Aug 25 AOTD: Tears for Fears - Songs from the Big Chair
1985
Link to Listen: https://www.youtube.com/watch?v=Ye7FKc1JQe4&list=PLnjEDtbey337PNuRviP-Z3shH1_OWCDMJ&index=1
"Songs from the Big Chair" - the phrase itself - is an allusion to the idea of therapy, speaking your fears or trauma aloud to someone while perched on a couch, or "big chair." The first single, "Shout," also is referencing Arthur Janov's "primal therapy," much like the kind that John Lennon also tried and deeply believed in. The British second-single release of "Shout" furthered the idea of speaking to childhood trauma, fears and repression as a way to undo, or release, the pain. And maybe the chanting chorus was also built for just such a purpose. This single was the follow up to "Everyone Wants to Rule the World" in the States, and by the time "Shout" followed in June of 1985, spending three weeks in the #1 slot, Roland Orzabel and Curt Smith (the duo that was Tears for Fears) WERE essentially ruling the pop world.
The album has a feel of two kinds: first, a reverb drenched pop album - and by pop I mean hummable choruses, soulful singing, and toe-tapping rhythms. But for the mid-80s - heck, even for now, it's also an alternative British synth-soul album that would only have worked in the 80s alongside fellow pop acts like the Eurythmics and Simple Minds, fellow experimentalists who were striking it big in the same years. This kind of pop experimentation (outside of progressive rock) had never been accepted to this degree and it never would again.

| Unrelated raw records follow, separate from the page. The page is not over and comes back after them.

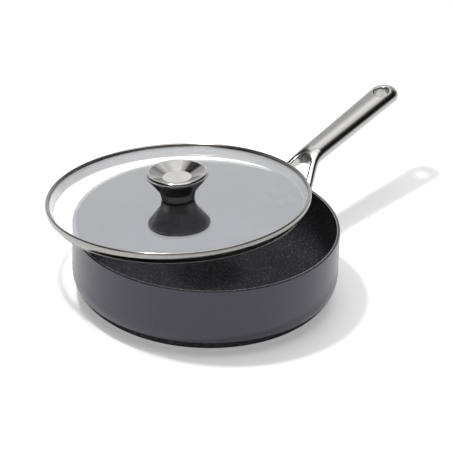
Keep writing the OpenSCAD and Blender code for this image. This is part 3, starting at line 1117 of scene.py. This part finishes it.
# %% [markdown]
# ## The lamp
# One lamp high above the pan's left throws the shadows: the handle's on the floor, and the knob's
# inside the pan. The smaller the disc of the lamp, the crisper is the edge of a shadow.

# %% The lamp
LAMP_PLACE = Vector((-0.149, 0.288, 1.130))
LAMP_AIM = Vector((0.03, 0.0, 0.0))
LAMP_SIZE = 0.11
LAMP_POWER = 6.2


def build_lamp():
    light = bpy.data.lights.new("key", "AREA")
    light.shape = "DISK"
    light.size = LAMP_SIZE
    light.energy = LAMP_POWER
    lamp = bpy.data.objects.new("key", light)
    bpy.context.scene.collection.objects.link(lamp)
    lamp.location = LAMP_PLACE
    lamp.rotation_euler = (LAMP_AIM - LAMP_PLACE).to_track_quat("-Z", "Y").to_euler()


build_lamp()
print(f"lamp: {LAMP_POWER} W, {(LAMP_PLACE - LAMP_AIM).length:.2f} m away")

# %% [markdown]
# ## The camera
# The photograph looks down on the pan by 29 degrees through a long lens, with the handle pointing
# away to the right, and it is turned by about 2 degrees. The camera's three ways are worked out
# from those angles and written into its matrix, which is plainer than a chain of rotations. The
# Standard view transform then shows each colour about as it was written above.

# %% The camera
AZIMUTH = math.radians(-54.0)
ELEVATION = math.radians(29.05)
ROLL = math.radians(1.91)
DISTANCE = 4.039
LENS = 318.6
AIM = Vector((0.1189, 0.0628, 0.0))
FARTHEST = 100.0


def build_camera():
    data = bpy.data.cameras.new("camera")
    data.lens = LENS
    data.clip_end = FARTHEST
    camera = bpy.data.objects.new("camera", data)
    bpy.context.scene.collection.objects.link(camera)
    level = math.cos(ELEVATION)
    back = Vector((math.sin(AZIMUTH) * level, -math.cos(AZIMUTH) * level, math.sin(ELEVATION)))
    right = Vector((math.cos(AZIMUTH), math.sin(AZIMUTH), 0.0))
    up = back.cross(right)
    leaning_right = right * math.cos(ROLL) + up * math.sin(ROLL)
    leaning_up = up * math.cos(ROLL) - right * math.sin(ROLL)
    turn = Matrix((leaning_right, leaning_up, back)).transposed()
    camera.matrix_world = Matrix.Translation(AIM + back * DISTANCE) @ turn.to_4x4()
    bpy.context.scene.camera = camera


build_camera()
bpy.context.scene.view_settings.view_transform = "Standard"
print(f"camera: {LENS} mm lens, {DISTANCE:.2f} m away")

# %% [markdown]
# ## Check and finish
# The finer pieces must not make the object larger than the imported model, so its box is measured
# again and kept beside the first one.

# %% Check the size and finish
shown_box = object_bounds()
growth = max(abs(a - b) for now, then in zip(shown_box, cad_box) for a, b in zip(now, then))
print(f"box: moved by {growth / MM:.2f} mm at most")
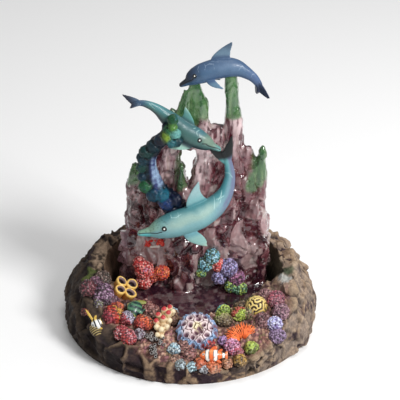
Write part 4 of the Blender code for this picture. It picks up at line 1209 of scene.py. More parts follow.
def reef_frame(degrees, share):
    """A place on the ground: its point, then right, up the slope and out of the ground."""
    angle = math.radians(degrees)
    uphill = unit(reef_point(angle, share - 0.1) - reef_point(angle, share + 0.1))
    right = unit(reef_point(angle + 0.05, share) - reef_point(angle - 0.05, share))
    outward = unit(np.cross(right, uphill))
    return reef_point(angle, share), right, np.cross(outward, right), outward


ROCK_COLUMNS = 620
COLUMN_CROWDING = 0.4
WALL_LEVELS = 52
GROUND_LEVELS = 60
BOWL_LEVELS = 15
BEAD_EARTH = (
    (172, 126, 112), (136, 92, 86), (190, 150, 128), (152, 104, 108), (128, 108, 84),
    (202, 164, 146),
)
PATCHES = (
    (-166, 1.1, 8.0, (72, 84, 38)), (-173, 0.8, 5.0, (78, 88, 44)), (-30, 0.05, 6.0, (66, 72, 50)),
    (-9, 0.25, 7.0, (34, 44, 34)), (-8.5, 0.80, 5.0, (74, 82, 62)),
    (-15.5, 0.70, 5.6, (172, 174, 170)),
)


def block_steps(table_of, angles):
    """Values of the rock's blocks, read between the columns they are set at."""
    count = ROCK_BLOCKS * COLUMNS_PER_BLOCK
    values = [table_of(i // COLUMNS_PER_BLOCK) for i in range(count)]
    turn = angles / (2 * np.pi) * count
    return np.interp(turn, np.arange(count + 1), [*values, values[0]])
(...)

I would love to hear other people's memories associated with these songs. The singles were so big on the radio in the summer of '85 that everyone has to remember them playing somewhere. I can still hear "Everyone Wants to Rule the World" playing over the speaker system at the amusement park Valley Fair in Minneapolis, MN, on weekend away from camp, standing in line, singing along with all my camp buddies. My fondest memory: instead of a usual camp song, I taught my campers "Shout," and then we (probably obnoxiously, now that I think about it) sang/chanted it everywhere we went around camp for a whole week.
Other standouts include "The Working Hour," "I Believe," and "Head Over Heels," another monstrous hit that same summer."
While Curt Smith handled vocals and Bbass, it was really Roland Orzabel who the mastermind of the two. He wrote the songs, sang and played guitar and keyboards.